The Real Cost of Unchecked Optimism
This isn’t just an academic exercise. The dominance of hype over data-driven honesty has tangible, damaging consequences:
- The Affordable Home Mirage: Skyrocketing prices, fueled by speculation, push genuine homeownership further out of reach for millions. Builders ignore affordable segments, chasing premium speculator profits.
- Household Financial Fragility: Families stretching to buy overpriced homes face crushing EMIs, leaving them vulnerable to financial shocks with minimal savings.
- Locked Homes & Artificial Scarcity: Investors holding units empty for future gains exacerbate housing shortages in crowded cities.
- Systemic Economic Distortion: Resources are misallocated towards speculative building, impacting broader economic health and corporate costs.
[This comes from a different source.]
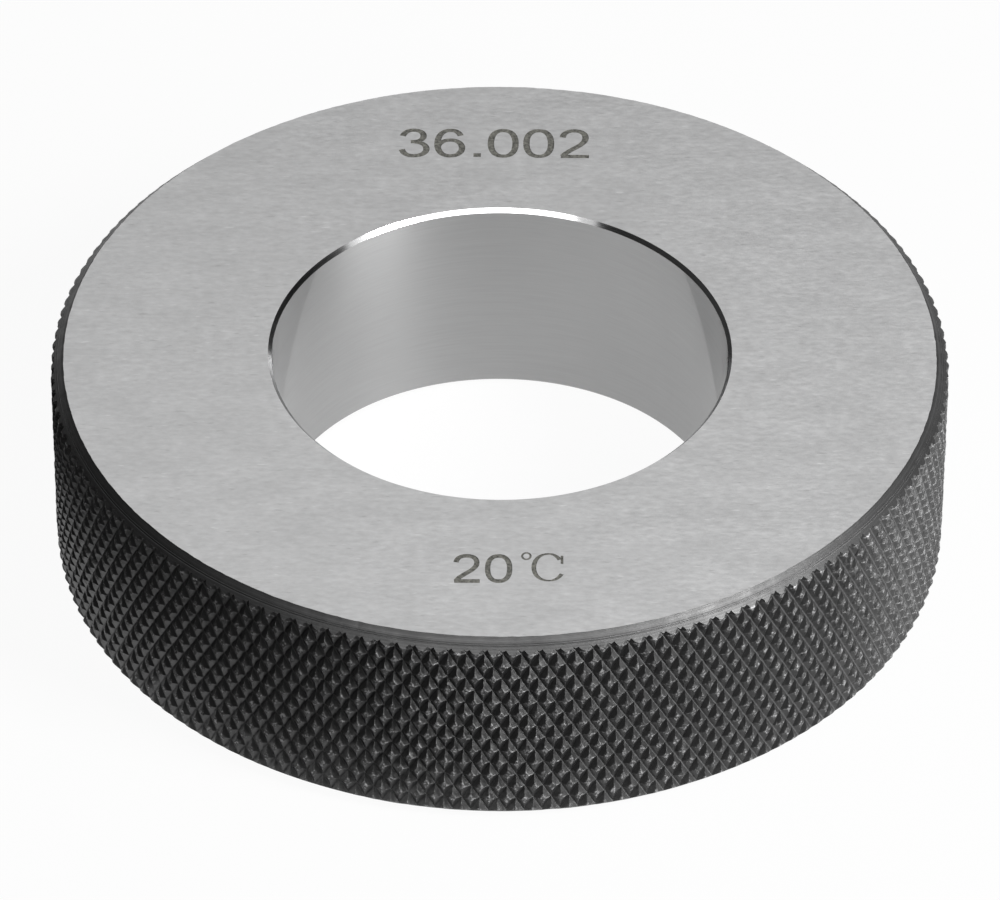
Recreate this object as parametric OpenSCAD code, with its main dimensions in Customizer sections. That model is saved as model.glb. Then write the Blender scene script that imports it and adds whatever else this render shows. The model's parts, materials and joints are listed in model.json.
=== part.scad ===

From Hype to Honesty: Building a Sustainable Market
India’s real estate story is indeed “only half told – but fully sold” on insiders’ terms. The path to a healthier, more equitable market lies in dismantling the information asymmetry. Establishing the seven data pillars isn’t merely a bureaucratic task; it’s a necessity for informed decision-making by buyers, policymakers, and even responsible developers.
Think tanks or government bodies must spearhead this data revolution. Only with transparency can we move beyond the dangerous game of musical chairs, where unchecked speculation benefits the few while the many – genuine homebuyers and the economy itself – pay the price. True value in real estate emerges when price, fundamental need, and transparent data converge. Until then, the hype will continue to mask a far more complex, and often precarious, reality.